Alwaght- ISIS in Syria and Iraq has failed to achieve the preplanned goals, and to a large extent, was brought under strains of the Axis of Resistance’s forces, including the forces of Syria, Iraq, Lebanon’s Hezbollah and also Iran’s advisory forces. However, the terrorist group is rising and expanding in Afghanistan. What players are benefiting from emergence of ISIS in Afghanistan?
The ISIS of Afghanistan is essentially different from the Arab ISIS and the Levant ISIS. For the first time in early 2014, the terror group ISIS started activity in Achin district, some 35 kilometers away from Jalalabad, the center of Nangarhar province. It then seized control of Shinwar District in Nangarhar and 18 villages including Deh Sarak, Pikhi Nargeseh and Shedl Bazar and Meydanak in the vicinity of Achin. The ISIS militants in Achin are actually mostly the migrants who five years ago and after Pakistan’s military operation in Ourkazi and Kheyber Agency areas crossed the borders, fleeing to south of Afghanistan. In fact, a majority of Afghanistan’s ISIS originates from Pakistan’s Taliban militants who crossed Durand border lines and entered Afghanistan.
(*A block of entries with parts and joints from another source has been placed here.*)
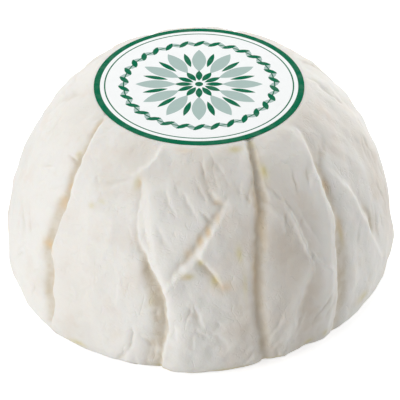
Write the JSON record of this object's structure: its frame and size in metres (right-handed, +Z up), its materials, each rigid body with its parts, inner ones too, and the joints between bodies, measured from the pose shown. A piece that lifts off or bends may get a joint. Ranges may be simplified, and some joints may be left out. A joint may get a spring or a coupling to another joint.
{
  "type": "sheep milk cheese",
  "caption": "Whole domed soft sheep milk cheese with a white bloomy rind, pressed cloth folds round its side, a flat foot and a round paper label on its flat crown.",
  "frame": {"origin": "centre of the foot, on the surface the cheese stands on", "axes": "+Z up along the axis of the dome, the front of the cheese and of its label faces -Y"},
  "size_m": [0.1305, 0.1315, 0.0698],
  "materials": {
    "rind": "matt white bloomy rind with warm tints in the folds",
    "label_paper": "smooth coated white paper with a green ring and a grey-green print"
  },
  "bodies": {
    "root": {"cheese": "rind", "label": "label_paper"}
  },
  "joints": []
}
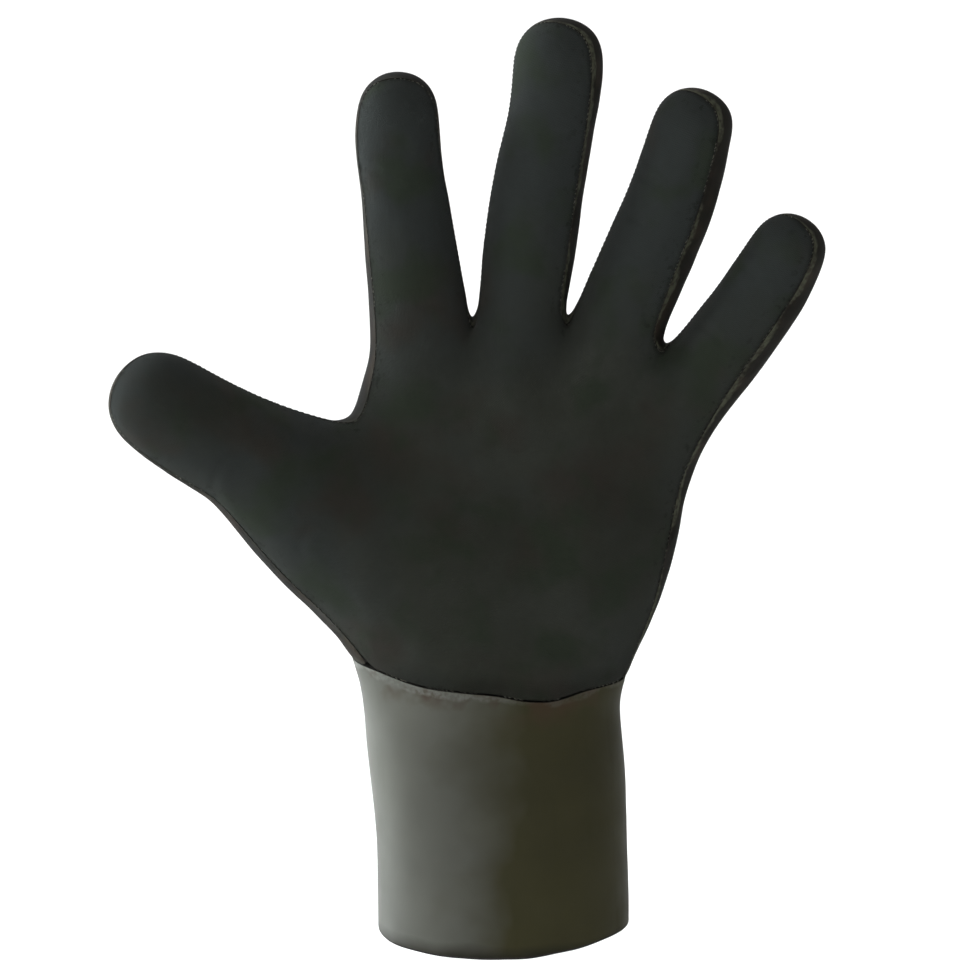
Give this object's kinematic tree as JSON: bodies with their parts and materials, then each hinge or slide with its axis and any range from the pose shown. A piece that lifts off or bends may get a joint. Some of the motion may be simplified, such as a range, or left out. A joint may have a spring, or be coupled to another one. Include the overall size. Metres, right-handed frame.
{
  "type": "neoprene diving glove",
  "caption": "Left diving glove of glued foam sheet with a cloth-faced palm and fingers and a smooth straight cuff.",
  "frame": {"origin": "middle of the cuff's mouth, in the plane of its rim", "axes": "+Z from the cuff towards the fingertips, +Y towards the back of the hand, -Y towards the palm side, -X towards the thumb"},
  "size_m": [0.1991, 0.0604, 0.2632],
  "materials": {
    "cloth_face": "matt black knit nylon face on foam rubber",
    "smooth_skin": "satin smooth-skin foam rubber",
    "cuff_skin": "satin smooth-skin foam rubber, dark grey"
  },
  "bodies": {
    "root": {"palm_panel": "cloth_face", "back_panel": "smooth_skin", "cuff": "cuff_skin"}
  },
  "joints": []
}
The foundation of private schools and also religious schools, mostly in Kout town in Nangarhar, during the past five years has boosted relations of people with Pakistan’s Taliban. Nearly 2500 boys and 1700 girls are now studying at Kout’s schools. In fact, as the time went by, and due to the attractions of ISIS, the Pakistani migrants were attracted to the terrorist group. This tendency of people to ISIS has caused rifts between ISIS and Taliban. With ISIS intensifying activity, the Salafists from Kunar, Nuristan, Badakhshan and Kunduz joined ISIS in Achin. Death of the former Taliban leader Mullah Omar on the one hand and recently killing of his successor Mullah Akhtar Mansour on the other hand have enhanced the strength of ISIS camp and impaired Taliban in Afghanistan. It is notable that Afghanistan’s southern regions and Nangarhar province, due to proximity to the border and easy access to the equipment sent from Pakistan, are convenient places for training and equipping the terrorists of ISIS. Furthermore, some Pashtun tribes also hold links and cooperate with ISIS. Supported by some Arab and Western intelligence agencies, these radical groups are using ISIS name and brand to achieve their already set objectives. The most significant players that benefit from their support for ISIS in Afghanistan are the US-led West, Pakistan and Saudi Arabia.
Perhaps the US and NATO purport that rise and growth of ISIS in Afghanistan is not related to them, however, the experiences have proven that the West is a good free rider, and so it manipulates any movement or event in its favor. It doesn’t matter for the West if there is Taliban, Al-Qaeda, Haqqani Network or ISIS; the significant matter is that the Western interests are not threatened by these radical and terrorist groups.
The second important thing for the West is to be able to use these groups against the countries that are against its presence in Afghanistan; like Iran, Russia and China.
Some of the tribal leaders from Nangarhar in a meeting with Hamid Karzai, the former Afghan president, have noted that the US drones bombed the anti-ISIS forces as well as some groups of Taliban that are active against the terrorist group. In the past few months, Pir Ghamaruddin Sahib, an anti-ISIS tribal leader, was killed by the US drone strikes. There are also reports suggesting that ISIS militants are transferred by unknown planes at night.
Concerning Pakistan’s benefits from ISIS in Afghanistan, it must be noted that this regional player has always used the radical groups to pursue its interests. The Americans at least 10 years ago concluded that Pakistan, although being a US ally in counterterrorism, backs militarily and financially the fundamentalist groups like Taliban and Haqqani Network, and in fact adopted double standards in dealing with the extremist groups. But Pakistan, to steer clear of these charges, launched the Operation Zarb-e-Azb in the country’s tribal areas, North Waziristan, Khyber Agency and other regions, pushing to Afghanistan the radicals of Pakistan’s Taliban and foreign militants like the Uyghurs, the Tajiks, the Uzbeks, the Kyrgyz, the Chechenians, and the Arab Afghans. That is why a majority of the groups that formed in Afghanistan are actually from Pakistan and foreign countries.
Swearing allegiance to ISIS and its leader Abu Bakr al-Baghdadi, these groups benefited from financial support of the group, as they went under indirect backing of the Saudi Arabian intelligence services. To deny charges of support for Taliban, Islamabad would favor ISIS’ presence in Afghanistan. Additionally, Riyadh favors the terrorist group in Afghanistan in a bid to damage Iran’s interests and also the Shiites in the war-torn country.